* _Goal of the exercise_
Quote verbatim every line from the line containing "module lock_washer(index) color(washer_black)" to the line containing "cap screw heads.", inclusive of both, and no other line.
--- START OF Source data ---
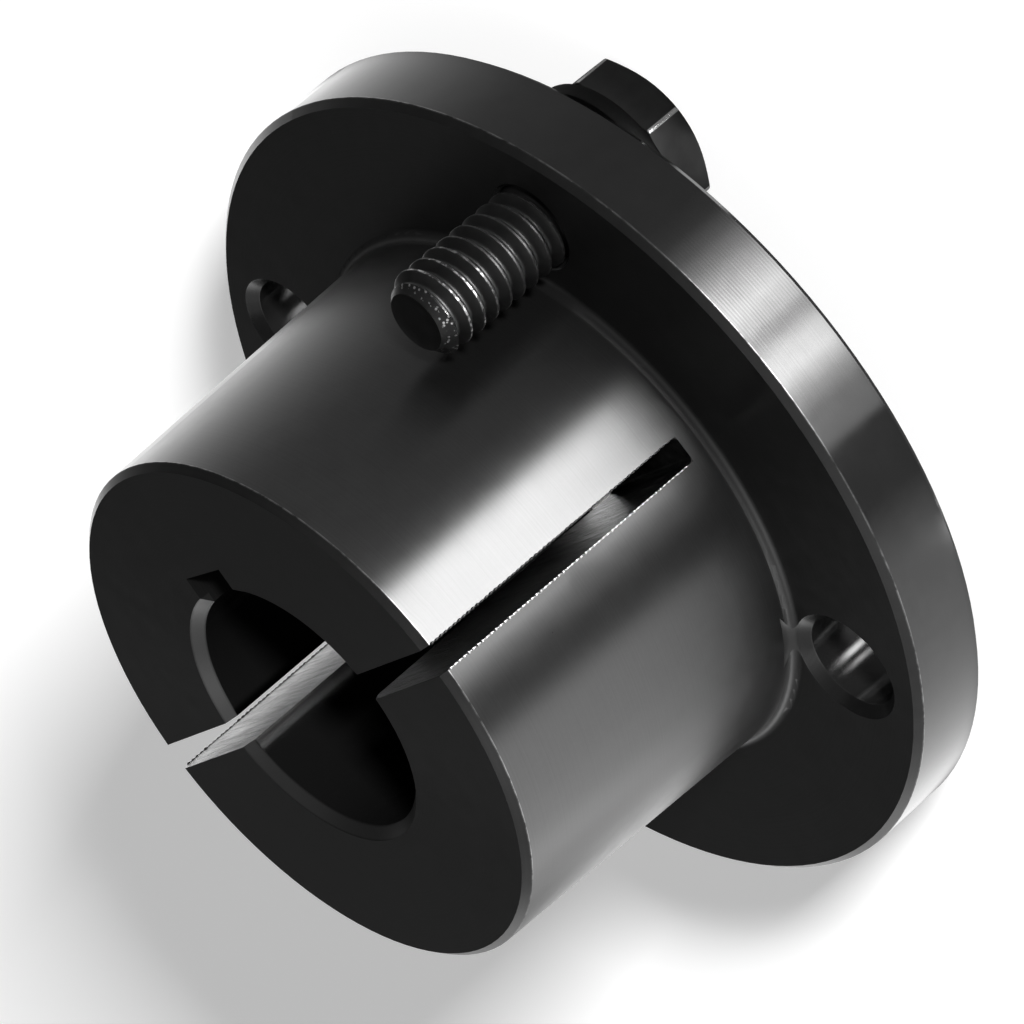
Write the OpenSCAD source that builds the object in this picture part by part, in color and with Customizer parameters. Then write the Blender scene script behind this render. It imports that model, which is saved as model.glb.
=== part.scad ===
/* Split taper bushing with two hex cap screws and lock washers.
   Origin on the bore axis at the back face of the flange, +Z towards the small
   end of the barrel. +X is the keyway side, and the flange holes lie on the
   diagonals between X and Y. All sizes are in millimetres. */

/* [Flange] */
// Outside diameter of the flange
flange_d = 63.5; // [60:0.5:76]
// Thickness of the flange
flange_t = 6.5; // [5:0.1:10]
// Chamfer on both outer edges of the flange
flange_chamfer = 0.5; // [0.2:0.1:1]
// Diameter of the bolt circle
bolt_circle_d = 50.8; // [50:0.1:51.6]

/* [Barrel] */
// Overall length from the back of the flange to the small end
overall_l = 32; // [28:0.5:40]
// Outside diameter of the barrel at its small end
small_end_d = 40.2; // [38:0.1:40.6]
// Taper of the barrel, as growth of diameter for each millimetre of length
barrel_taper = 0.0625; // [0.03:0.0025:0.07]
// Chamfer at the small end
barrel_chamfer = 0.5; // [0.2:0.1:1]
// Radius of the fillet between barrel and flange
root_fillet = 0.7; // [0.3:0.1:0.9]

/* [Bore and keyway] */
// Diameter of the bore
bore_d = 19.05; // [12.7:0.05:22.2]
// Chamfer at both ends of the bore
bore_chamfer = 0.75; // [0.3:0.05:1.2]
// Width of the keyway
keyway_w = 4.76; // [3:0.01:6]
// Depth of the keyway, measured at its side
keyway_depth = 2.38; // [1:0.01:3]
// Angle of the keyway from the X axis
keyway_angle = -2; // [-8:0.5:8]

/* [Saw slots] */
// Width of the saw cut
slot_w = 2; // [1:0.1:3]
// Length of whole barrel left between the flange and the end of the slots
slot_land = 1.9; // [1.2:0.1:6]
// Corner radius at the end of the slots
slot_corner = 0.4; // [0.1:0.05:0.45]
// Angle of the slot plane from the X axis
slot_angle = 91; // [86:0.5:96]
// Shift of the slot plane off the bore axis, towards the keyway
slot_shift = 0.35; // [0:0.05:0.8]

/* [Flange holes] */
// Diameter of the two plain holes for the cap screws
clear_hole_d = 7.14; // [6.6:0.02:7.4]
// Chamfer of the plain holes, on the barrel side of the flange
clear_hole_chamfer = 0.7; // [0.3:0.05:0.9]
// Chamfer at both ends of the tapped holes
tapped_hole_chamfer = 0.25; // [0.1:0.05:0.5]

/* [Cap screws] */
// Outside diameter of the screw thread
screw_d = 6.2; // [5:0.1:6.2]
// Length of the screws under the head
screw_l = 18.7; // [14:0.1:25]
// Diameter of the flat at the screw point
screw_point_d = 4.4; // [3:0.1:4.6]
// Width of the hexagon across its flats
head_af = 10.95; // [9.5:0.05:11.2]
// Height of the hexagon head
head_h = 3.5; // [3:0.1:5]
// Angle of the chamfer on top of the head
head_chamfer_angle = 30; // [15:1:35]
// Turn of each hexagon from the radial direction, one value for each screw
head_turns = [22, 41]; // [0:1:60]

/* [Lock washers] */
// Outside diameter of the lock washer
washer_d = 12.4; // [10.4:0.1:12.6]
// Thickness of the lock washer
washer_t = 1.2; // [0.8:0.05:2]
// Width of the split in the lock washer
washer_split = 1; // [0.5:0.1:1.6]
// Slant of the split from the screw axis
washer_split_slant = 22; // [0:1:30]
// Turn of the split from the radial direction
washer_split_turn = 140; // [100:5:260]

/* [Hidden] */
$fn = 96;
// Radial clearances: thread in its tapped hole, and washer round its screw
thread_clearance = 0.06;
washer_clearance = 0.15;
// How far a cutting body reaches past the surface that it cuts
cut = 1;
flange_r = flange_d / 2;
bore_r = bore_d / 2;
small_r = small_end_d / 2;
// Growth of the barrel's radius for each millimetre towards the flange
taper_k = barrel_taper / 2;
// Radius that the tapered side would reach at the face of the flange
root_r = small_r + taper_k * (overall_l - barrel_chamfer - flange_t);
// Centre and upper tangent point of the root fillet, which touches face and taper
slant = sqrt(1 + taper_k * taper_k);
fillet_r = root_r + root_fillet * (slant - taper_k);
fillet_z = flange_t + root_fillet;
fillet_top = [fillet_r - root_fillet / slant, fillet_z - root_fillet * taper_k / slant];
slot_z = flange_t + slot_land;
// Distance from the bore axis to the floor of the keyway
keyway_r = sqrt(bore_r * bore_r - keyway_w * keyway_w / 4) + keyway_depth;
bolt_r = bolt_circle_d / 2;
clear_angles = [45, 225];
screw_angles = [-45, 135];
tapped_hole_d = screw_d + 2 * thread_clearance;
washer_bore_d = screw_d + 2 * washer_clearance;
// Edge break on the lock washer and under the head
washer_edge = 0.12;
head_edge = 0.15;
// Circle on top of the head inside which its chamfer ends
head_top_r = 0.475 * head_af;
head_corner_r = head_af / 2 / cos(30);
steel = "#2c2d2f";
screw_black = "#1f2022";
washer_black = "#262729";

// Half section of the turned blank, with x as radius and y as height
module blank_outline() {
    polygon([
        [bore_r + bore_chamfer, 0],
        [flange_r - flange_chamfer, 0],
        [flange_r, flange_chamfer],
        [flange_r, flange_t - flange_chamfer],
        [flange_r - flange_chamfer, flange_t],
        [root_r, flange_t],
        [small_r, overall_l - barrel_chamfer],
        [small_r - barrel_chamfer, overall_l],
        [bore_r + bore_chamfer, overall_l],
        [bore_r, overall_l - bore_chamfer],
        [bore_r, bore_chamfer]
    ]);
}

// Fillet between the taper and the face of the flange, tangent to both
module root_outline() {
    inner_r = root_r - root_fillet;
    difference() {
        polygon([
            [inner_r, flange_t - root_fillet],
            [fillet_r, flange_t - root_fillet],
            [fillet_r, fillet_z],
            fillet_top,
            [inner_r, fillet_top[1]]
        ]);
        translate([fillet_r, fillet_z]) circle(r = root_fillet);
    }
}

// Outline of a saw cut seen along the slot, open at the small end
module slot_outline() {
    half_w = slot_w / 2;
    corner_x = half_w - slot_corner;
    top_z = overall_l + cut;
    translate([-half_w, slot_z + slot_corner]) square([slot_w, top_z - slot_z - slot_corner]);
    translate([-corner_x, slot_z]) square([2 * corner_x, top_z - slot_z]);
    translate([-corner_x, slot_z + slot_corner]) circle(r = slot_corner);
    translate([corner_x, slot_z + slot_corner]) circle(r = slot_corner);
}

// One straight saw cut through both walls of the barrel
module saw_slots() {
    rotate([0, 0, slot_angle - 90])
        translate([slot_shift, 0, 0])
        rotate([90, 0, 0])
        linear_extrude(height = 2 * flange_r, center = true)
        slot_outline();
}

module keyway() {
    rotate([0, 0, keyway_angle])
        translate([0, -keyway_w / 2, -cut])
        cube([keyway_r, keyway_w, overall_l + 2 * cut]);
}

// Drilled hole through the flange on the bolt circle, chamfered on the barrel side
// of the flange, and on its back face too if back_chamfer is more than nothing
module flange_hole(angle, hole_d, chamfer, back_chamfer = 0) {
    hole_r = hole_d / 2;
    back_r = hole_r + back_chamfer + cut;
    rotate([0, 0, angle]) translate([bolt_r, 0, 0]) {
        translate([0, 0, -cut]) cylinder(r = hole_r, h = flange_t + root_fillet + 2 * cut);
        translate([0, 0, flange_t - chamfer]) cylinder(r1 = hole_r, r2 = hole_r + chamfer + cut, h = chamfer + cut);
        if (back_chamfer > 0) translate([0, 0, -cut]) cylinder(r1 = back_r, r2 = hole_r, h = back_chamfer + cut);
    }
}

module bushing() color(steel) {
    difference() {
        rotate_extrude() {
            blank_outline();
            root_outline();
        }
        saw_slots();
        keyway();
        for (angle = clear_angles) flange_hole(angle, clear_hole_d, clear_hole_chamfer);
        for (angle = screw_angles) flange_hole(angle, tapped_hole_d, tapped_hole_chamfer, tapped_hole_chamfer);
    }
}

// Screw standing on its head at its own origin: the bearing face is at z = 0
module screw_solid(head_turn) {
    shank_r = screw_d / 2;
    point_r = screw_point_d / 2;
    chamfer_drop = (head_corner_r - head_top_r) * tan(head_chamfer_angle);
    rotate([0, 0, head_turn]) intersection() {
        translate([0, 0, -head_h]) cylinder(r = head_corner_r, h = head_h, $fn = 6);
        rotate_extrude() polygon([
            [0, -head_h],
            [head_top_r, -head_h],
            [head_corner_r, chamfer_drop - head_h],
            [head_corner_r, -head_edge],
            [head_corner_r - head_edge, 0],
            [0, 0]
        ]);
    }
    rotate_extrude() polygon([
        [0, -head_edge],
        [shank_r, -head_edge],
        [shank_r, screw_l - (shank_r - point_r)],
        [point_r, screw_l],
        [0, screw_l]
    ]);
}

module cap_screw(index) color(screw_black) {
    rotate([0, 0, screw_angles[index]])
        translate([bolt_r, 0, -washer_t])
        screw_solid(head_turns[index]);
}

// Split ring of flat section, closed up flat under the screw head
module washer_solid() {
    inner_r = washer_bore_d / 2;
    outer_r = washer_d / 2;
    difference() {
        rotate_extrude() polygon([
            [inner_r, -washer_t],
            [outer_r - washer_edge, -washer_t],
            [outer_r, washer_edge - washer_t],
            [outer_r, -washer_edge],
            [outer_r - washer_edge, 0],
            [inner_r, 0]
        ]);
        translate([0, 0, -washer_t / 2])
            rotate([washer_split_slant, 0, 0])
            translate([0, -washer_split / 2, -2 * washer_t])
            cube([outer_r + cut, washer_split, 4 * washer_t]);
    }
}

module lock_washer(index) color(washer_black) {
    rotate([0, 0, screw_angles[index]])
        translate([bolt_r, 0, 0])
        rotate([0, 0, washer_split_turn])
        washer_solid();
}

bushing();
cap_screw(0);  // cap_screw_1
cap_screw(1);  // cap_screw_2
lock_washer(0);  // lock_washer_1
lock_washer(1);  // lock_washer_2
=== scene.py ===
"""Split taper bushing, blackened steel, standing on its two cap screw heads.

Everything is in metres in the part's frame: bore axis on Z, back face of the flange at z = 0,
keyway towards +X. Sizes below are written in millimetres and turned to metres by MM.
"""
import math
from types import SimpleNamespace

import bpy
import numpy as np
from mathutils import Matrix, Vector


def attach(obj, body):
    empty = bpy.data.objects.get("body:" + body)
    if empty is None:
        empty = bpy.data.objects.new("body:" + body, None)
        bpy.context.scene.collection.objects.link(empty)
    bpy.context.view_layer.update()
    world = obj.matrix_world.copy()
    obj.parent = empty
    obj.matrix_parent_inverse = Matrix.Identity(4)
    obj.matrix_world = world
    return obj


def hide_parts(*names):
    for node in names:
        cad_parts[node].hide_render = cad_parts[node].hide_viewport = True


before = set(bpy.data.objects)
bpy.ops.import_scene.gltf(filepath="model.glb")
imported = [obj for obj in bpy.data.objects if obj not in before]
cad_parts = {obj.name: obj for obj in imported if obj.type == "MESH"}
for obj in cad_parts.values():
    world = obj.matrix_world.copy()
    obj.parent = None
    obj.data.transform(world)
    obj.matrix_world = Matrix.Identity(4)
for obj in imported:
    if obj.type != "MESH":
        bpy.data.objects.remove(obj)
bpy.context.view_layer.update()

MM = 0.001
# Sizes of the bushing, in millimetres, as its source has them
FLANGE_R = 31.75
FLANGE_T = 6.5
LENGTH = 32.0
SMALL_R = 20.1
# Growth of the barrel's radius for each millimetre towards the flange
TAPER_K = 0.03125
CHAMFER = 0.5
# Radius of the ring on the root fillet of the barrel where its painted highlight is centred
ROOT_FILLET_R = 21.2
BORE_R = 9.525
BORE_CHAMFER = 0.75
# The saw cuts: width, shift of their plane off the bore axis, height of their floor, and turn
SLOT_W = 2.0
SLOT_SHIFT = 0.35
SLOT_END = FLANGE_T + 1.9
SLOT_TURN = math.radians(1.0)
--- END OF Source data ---
* _Answer to the problem_
module lock_washer(index) color(washer_black) {
    rotate([0, 0, screw_angles[index]])
        translate([bolt_r, 0, 0])
        rotate([0, 0, washer_split_turn])
        washer_solid();
}

bushing();
cap_screw(0);  // cap_screw_1
cap_screw(1);  // cap_screw_2
lock_washer(0);  // lock_washer_1
lock_washer(1);  // lock_washer_2
=== scene.py ===
"""Split taper bushing, blackened steel, standing on its two cap screw heads.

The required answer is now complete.